While the Indian anemia control programme recommends the intake of iron and folic acid supplements among children younger than 5 years, the results here revealed that a failure of this programme in successfully controlling the occurrence of childhood anemia in Indian populations. This may be due to inefficient and sub-optimal programme implementation, poor adherence, among other causes. Further work on this is required to decipher the factors responsible for the gap between policies and practices regarding the control programmes mounted for anemia in this setting27. Our results therefore strengthen the call for a broad public health strategy for anemia control in Indian children beyond just delivering iron supplementation.


Anemia is still prevalent among children in India and requires urgent attention. The results of the analysis of the DHS 2015/2016 data suggest that current efforts, namely iron and nutritional supplementation are necessary but not enough to significantly produce the necessary reduction in the incidence of childhood anemia. On the contrary, a combination of nutritional supplementation and food fortification programmes, as well as maternal anemia reduction efforts with alleviation of family poverty may translate into optimal improvement in the hemoglobin levels of the children.

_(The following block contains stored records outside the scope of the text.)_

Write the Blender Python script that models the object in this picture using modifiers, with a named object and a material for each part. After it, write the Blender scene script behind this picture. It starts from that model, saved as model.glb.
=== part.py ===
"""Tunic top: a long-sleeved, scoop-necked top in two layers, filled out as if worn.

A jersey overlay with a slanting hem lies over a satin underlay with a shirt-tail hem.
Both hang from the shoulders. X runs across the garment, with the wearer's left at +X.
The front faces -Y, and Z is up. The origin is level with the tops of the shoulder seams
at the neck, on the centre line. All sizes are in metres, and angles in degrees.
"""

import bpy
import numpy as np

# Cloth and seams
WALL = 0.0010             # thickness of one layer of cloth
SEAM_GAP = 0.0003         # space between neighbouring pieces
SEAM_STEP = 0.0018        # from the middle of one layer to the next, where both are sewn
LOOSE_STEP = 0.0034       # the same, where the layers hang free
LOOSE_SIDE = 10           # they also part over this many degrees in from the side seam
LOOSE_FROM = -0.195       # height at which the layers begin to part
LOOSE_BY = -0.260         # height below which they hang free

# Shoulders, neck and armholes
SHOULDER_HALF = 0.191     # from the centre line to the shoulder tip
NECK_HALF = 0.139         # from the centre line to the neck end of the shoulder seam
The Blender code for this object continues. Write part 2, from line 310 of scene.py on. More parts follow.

  • All methods in the Indian NFHS-4 2015/16 were carried out in accordance with relevant guidelines and regulation of conducting standard Demographic and Health Surveys and was monitored by the International Institute for Population Sciences, Deonar, Mumbai.

  • The protocol for the collection of data under the NFHS-4 2015/16 was approved by the Indian Ethics Review Board and the Ministry of Health and Family Welfare

  • The paper employed data collected with the high standards of ethical compliance in all Demographic and Health Surveys (DHS). In the collection of this data, the purpose of the study was explained to the respondents or the case of children to the parent/responsible adult, even before biomarker collection and to obtain their consent before collecting any blood samples. In order to ensure that these individuals can make an “informed” decision about whether or not to be tested for anemia, the DHS questionnaire included consent statements which were read to the respondent. The approach for obtaining consent differed slightly when the eligible individual is a child under age 6 years or an adolescent age 15–17 years. For this category of participants, consent was obtained of one of the child’s parents, and, in the absence of a parent, the consent of a responsible adult who is at least 18 years of age.